С. Андрияка: Вовсе не обязательно. У Сергея Присекина есть исторические работы, выполненные акварелью. Преград для неё не существует. Обращение к истории — вообще не вопрос техники.

Корр.: И тем не менее, акварель воспринимается преимущественно как камерное искусство. Вы сознательно ставили цель разрушить это предубеждение, взявшись за масштабную панораму Москвы по фотографиям конца XIX века из коллекции Николая Найдёнова?

С. Андрияка: Что в домашнем, что в офисном интерьере акварель действительно выглядит гораздо естественнее, чем живопись. Но техника эта, повторюсь, универсальна. Доказывать её возможности не нужно хотя бы потому, что родилась она не века, а тысячелетия назад, и весьма далеко от Европы. В основе акварели — уникальное свойство нести свет. Понимайте хотите прямо, хотите — иносказательно. В Китае, испробовав масляную живопись (да, и масло изобрели там!), вернулись к испытанной, излюбленной акварели. В Древнем Египте пигментными красками на клеевой основе — той же акварелью — расписывались стены гробниц и саркофаги. Это основа множества прикладных искусств: мозаики, витража, керамики…

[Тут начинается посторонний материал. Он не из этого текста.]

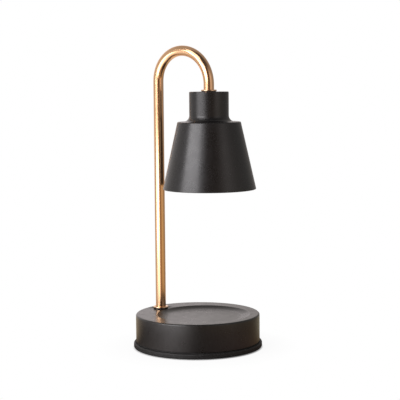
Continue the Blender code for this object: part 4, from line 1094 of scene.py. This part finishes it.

Естественным образом наша академия не только даёт «уроки рисования», но и готовит специалистов-художников по нескольким направлениям в мастерских, оснащённых современнейшим оборудованием. Недавно подписано распоряжение правительства о переходе академии с 2015 года в федеральную собственность. Я думаю, это признание и наших достижений, и перспектив. Академию поставили в один ряд «с ведущими художественными вузами России», а задачу сформулировали так: создание «многоуровневого научно-образовательного комплекса».

Корр.: Поздравляем, это серьёзный рубеж. Однако не противоречит ли обращение к прикладным искусствам самому имени Академии — изящных искусств?

С. Андрияка: Отнюдь. Любой мировой музей изящных искусств экспонирует роспись наряду с картиной, мелкую пластику наряду со скульптурой. Принцип отбора — художественная ценность произведения. Время выявляет гениев, мы же передаём мастерство. Традиционное, дающееся годами ученичества и работы с материалом. Мы многое растеряли и в советские годы, и особенно в период «радикальных реформ», когда обществу оставили одного только идола — деньги, неважно какими путями добытые. Сейчас добавились другие разрушительные иллюзии: ускорение ритма за счёт технических средств, общедоступность «креатива», кажущаяся простота трансформации. Наперекор этому мы восстанавливаем утраченную ценность профессионализма. Это, если хотите, миссия Академии, идущая ещё от Школы.

В самом понятии «школа» заложен долгий путь к творчеству. Когда человеку предлагают сразу «творить», вместо того чтобы для начала научить повторять, его обрекают на посредственность. Настоящих творцов — единицы на целую эпоху. Но и людей, которые просто могут сделать что-то своими руками, становится всё меньше.

Упадок традиционных промыслов, утеря национальных традиций и школ — это не только наша проблема. Каподимонте в Италии — знаменитая фабрика фарфора, основанная в 1743 году Карлом Бурбоном. Слышу: «Наша молодёжь абсолютно ничего руками делать не хочет, привозите своих ребят, бесплатно будем их обучать...»

Создавать в культуре новое очень сложно, и настоящий творческий потенциал передать никто никому не может. Это дар божий. В наших силах — продолжать традиции академической школы. И уже с этим багажом наши выпускники начинают смотреть на мир своими глазами и преобразовывать его своими руками. Очень надеюсь, что мастерство их будет востребовано.

Корр.: И мы хотели бы этого им пожелать. Спасибо за то, что Вы делаете и для них, и для всех нас.